After you find a good location and you’re at least moderately in love with the space, think about some of the following issues (there’s so much more, but this is a good start).  Here’s the top 5 common mistakes business owners make when entering into a commercial lease:

  1. Not Planning For Growth. How long will this space accommodate your business growth?  Do you need to consider expansion rights?  Under what conditions can you terminate the lease early?
  1. Getting Locked in and Not Being Able to Adjust. Are you able to add services/products to your business model?  In other words, is the use of the premises described in such a way that you have flexibility to adjust your offerings?
  1. Not Realizing the Scope of the Financial Commitment. What are the “extra” items you have to pay for?  Common area maintenance fees? HVAC replacement? Service fees? How is “additional rent” defined?  What is the cost of the insurance required?
  1. Not Considering the Effect of the Landlord’s Rules. How restrictive are the landlord’s rules?  Will your business fit into the way the property is managed?  What are the rules on signage and parking?
  1. Not Negotiating the Personal Guaranty. Is the personal guaranty for the whole length of the lease term?  Is there an alternative to giving a personal guaranty?

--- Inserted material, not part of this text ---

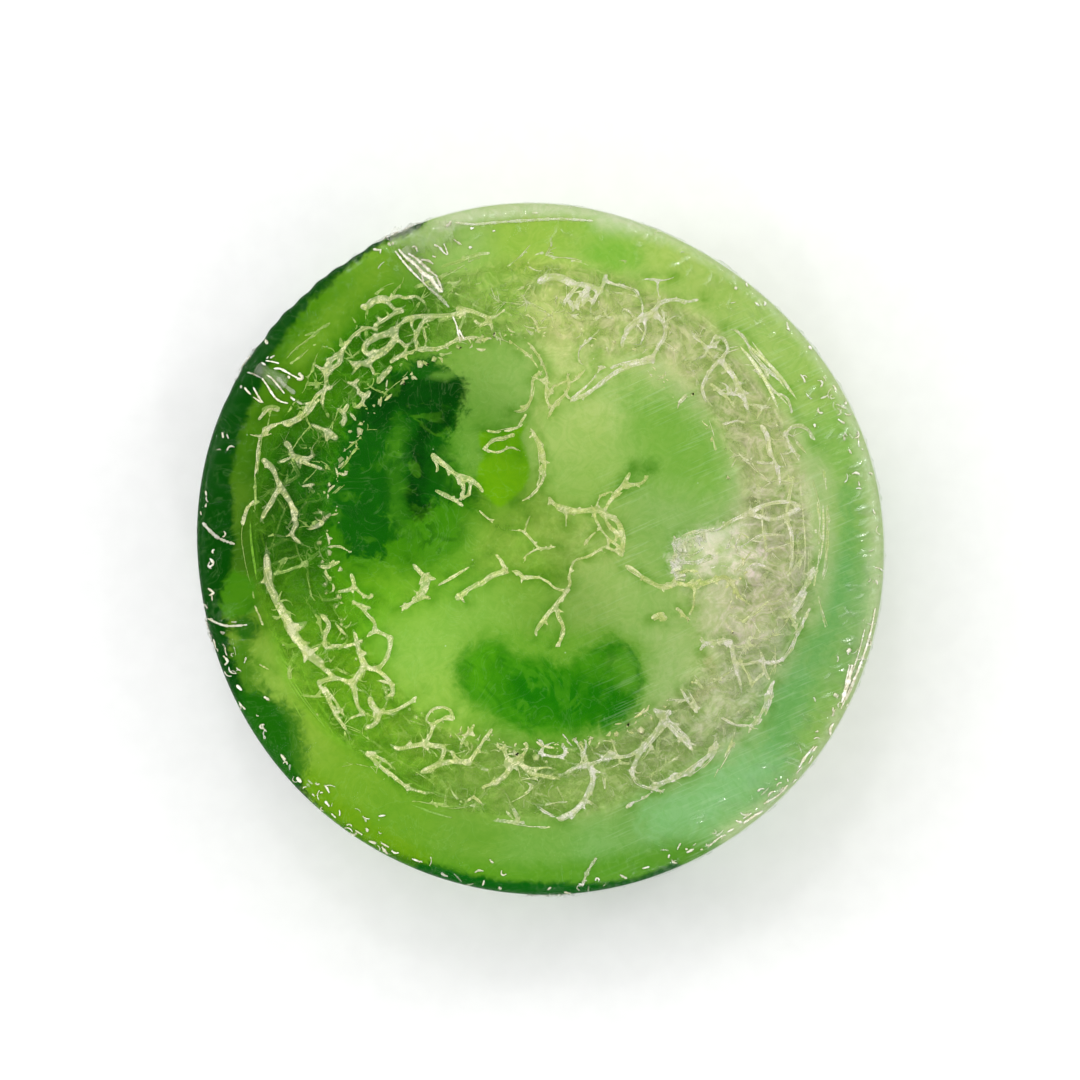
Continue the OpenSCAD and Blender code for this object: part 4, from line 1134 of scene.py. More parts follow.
def joins(table):
    """For each strand, whether its start and its end run into another strand."""
    lines = [curve(points, 0.3) for _, *points in table]
    out = []
    for i, line in enumerate(lines):
        others = np.concatenate([other for j, other in enumerate(lines) if j != i])
        out.append([float(np.hypot(*(others - end).T).min() < 0.8) for end in (line[0], line[-1])])
    return out


def strand_path(points, depth, width, joined_at, seed):
    """The points of a strand a set depth below the cut face. Its free ends dip away."""
    line = curve(points, 0.25)
    share = np.linspace(0, 1, len(line))
    dip = (1 - joined_at[0]) * (1 - smoothstep(0, 0.16, share)) + (1 - joined_at[1]) * smoothstep(0.84, 1,
                                                                                                  share)
    spots = np.c_[line, np.full(len(line), seed * 3.1)]
    line = line + 0.12 * np.stack([noise(spots, 1.6, 21), noise(spots, 1.6, 22)], 1)
    return np.c_[line, SOAP_TOP - depth - 0.4 * width * dip + 0.08 * noise(spots, 2.2, 23)]


def strand_widths(points, width, joined_at, seed):
    """Half widths along a strand: it swells and thins, and tapers to its free ends."""
    share = np.linspace(0, 1, len(points))
    first, last = (0.35 + 0.75 * at for at in joined_at)
    ends = (first + (1 - first) * smoothstep(0, 0.2, share)) * (last + (1 - last) * smoothstep(1, 0.8, share))
    return width / 2 * ends * (1 + 0.3 * noise(points + seed, 1.3, 31))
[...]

When considering a lease agreement, be sure to read the lease carefully.  Keep in mind that a short “simple” lease is not always the best deal.  There are many issues that may not be mentioned in the lease – and they should be.

Bottom Line:  A commercial lease is too important and too long of a commitment to not take seriously.  Have an experienced business attorney review it for you and if possible, have them negotiate for you with the landlord.